Challenge:
Return all lines that include the string "joints".

Dataset section:
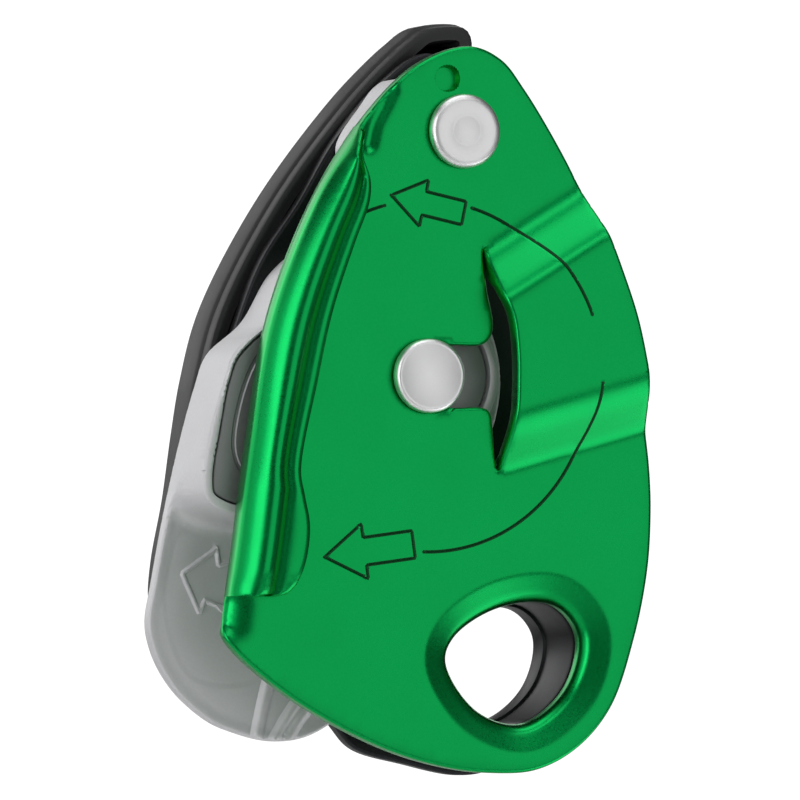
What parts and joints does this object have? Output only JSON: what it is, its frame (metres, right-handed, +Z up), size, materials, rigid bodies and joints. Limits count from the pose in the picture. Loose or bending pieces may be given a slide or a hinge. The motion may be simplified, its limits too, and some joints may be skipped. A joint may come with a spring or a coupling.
{
  "type": "belay device",
  "caption": "Climbing belay device with a sprung cam, a swinging side plate over the rope channel, a carabiner eye and a folding release handle.",
  "frame": {"origin": "centre of the carabiner eye, half way through the two side plates", "axes": "+Z up along the device's height, +Y from the swinging plate to the handle at the back, +X to the right"},
  "size_m": [0.0683, 0.0373, 0.1038],
  "materials": {
    "green_aluminium": "green anodised, satin",
    "black_aluminium": "black anodised, satin",
    "stainless": "stainless steel, tumbled",
    "cast_stainless": "cast stainless steel, bead blasted",
    "dark_steel": "dark steel lid, blasted",
    "bronze": "sintered bronze",
    "spring_steel": "bright spring steel",
    "black_nylon": "glass-filled nylon, moulded",
    "grey_rubber": "soft moulded grip"
  },
  "bodies": {
    "frame": {"fixed_side_plate": "black_aluminium", "carabiner_sleeve": "black_aluminium", "pivot_rivet": "stainless", "pivot_washer": "black_nylon", "pivot_spacer": "stainless", "friction_block": "stainless", "friction_block_rivet_upper": "stainless", "friction_block_rivet_lower": "stainless", "cam_stop_pin": "stainless", "cam_axle": "stainless", "axle_circlip": "spring_steel", "mode_knob_screw": "stainless", "knob_wave_washer": "spring_steel"},
    "front_plate": {"moving_side_plate": "green_aluminium"},
    "cam": {"cam": "cast_stainless", "cam_cover": "dark_steel", "cam_bush": "bronze", "cam_torsion_spring": "spring_steel"},
    "lever": {"handle_carrier": "black_aluminium", "handle_return_spring": "spring_steel", "hub_cap": "black_nylon", "handle_hinge_pin": "stainless", "handle_fold_spring": "spring_steel"},
    "handle": {"handle_shell": "black_nylon", "handle_grip_pad": "grey_rubber"},
    "knob": {"mode_knob": "black_nylon"}
  },
  "joints": [
    {"name": "side_plate_swing", "type": "hinge", "parent": "frame", "child": "front_plate", "pos_m": [-0.0079, 0, 0.0724], "axis": [0, 1, 0], "range_deg": [0, 100]},
    {"name": "cam_turn", "type": "hinge", "parent": "frame", "child": "cam", "pos_m": [-0.0131, 0, 0.039], "axis": [0, 1, 0], "range_deg": [0, 30], "stiffness_Nm_per_rad": 0.08, "springref_deg": -28.65},
    {"name": "handle_release", "type": "hinge", "parent": "frame", "child": "lever", "pos_m": [-0.0131, 0, 0.039], "axis": [0, 1, 0], "range_deg": [-25, 0], "stiffness_Nm_per_rad": 0.08, "springref_deg": 34.38},
    {"name": "handle_fold", "type": "hinge", "parent": "lever", "child": "handle", "pos_m": [-0.0315, 0.0155, -0.0022], "axis": [-0.9367, 0, 0.3502], "range_deg": [0, 150]},
    {"name": "mode_knob_turn", "type": "hinge", "parent": "frame", "child": "knob", "pos_m": [0.007, 0, 0.027], "axis": [0, 1, 0], "range_deg": [0, 90]}
  ]
}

Output for this task:
What parts and joints does this object have? Output only JSON: what it is, its frame (metres, right-handed, +Z up), size, materials, rigid bodies and joints. Limits count from the pose in the picture. Loose or bending pieces may be given a slide or a hinge. The motion may be simplified, its limits too, and some joints may be skipped. A joint may come with a spring or a coupling.
  "joints": [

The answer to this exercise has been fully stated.